Потом шли обратно к станции, но каким-то другим путем, переходили речку через мостик, а внизу на бережку стояли три «Москвича» с распахнутыми дверцами, рядом на подстилке загорали, выпивали и закусывали приехавшие. Орала вынесенная на травку «Спидола», серебрясь иголочкой антенны. И вот тут-то Олег Матвеевич надменно фыркнул и произнес эту фразу, застрявшую у Володи в памяти: «моторизованное мещанство». Слова эти показались тогда Володе злыми, несправедливыми, в ту пору автомобильная лихорадка еще не начиналась, на владельцев машин смотрели скорее как на фанатиков и отчасти мучеников…

В Москве на вокзале не разошлись, а поехали к Олегу Матвеевичу домой в какой-то старинный переулочек, вроде бы возле Крымского моста. Историк жил в одноэтажном домике, запомнились наличники на одном окне, вырезанные самим Олегом Матвеевичем, — были там козьи морды, петушиные головы, груши, танцующие скоморохи; Олег Матвеевич рассказал, что чуть не два года орудовал ножами и стамесками…
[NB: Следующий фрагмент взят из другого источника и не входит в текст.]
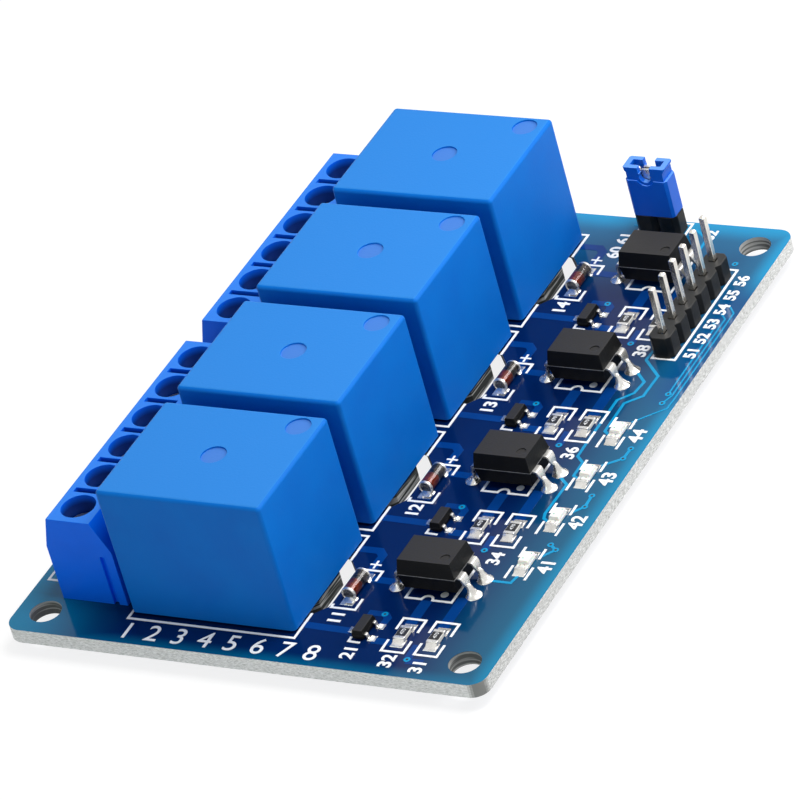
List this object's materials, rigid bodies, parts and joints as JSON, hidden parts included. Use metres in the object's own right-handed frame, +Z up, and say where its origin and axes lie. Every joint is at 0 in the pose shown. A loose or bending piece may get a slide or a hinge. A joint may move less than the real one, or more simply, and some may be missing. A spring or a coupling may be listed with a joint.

Все это было давным-давно, в детстве, а сегодня эта морда в болотном пиджаке до того взвинтила Володю своими нечестивыми домогательствами, что он и дома не мог успокоиться.

Отхлебывая перловый суп с грибами и сметаной, поданный женой Еленой, Володя пожимал плечами и гневно недоумевал:

— Какой-то автомобильный пир во время бензиновой чумы.

— А что такое?

— Да то такое, что частники замучили: продай да продай им стройматериалы для гаража. Газет люди не читают. Нефть иссякает, через десять лет бензина для частников уже не останется, их коробочки пойдут в металлолом по пять копеек кило, а они с ума сходят, гаражи строят, да еще из ворованного. Через двадцать лет на лошадках ездить будем. Нет, я б машину не стал покупать ни за какие коврижки, даже если бы у меня были деньги.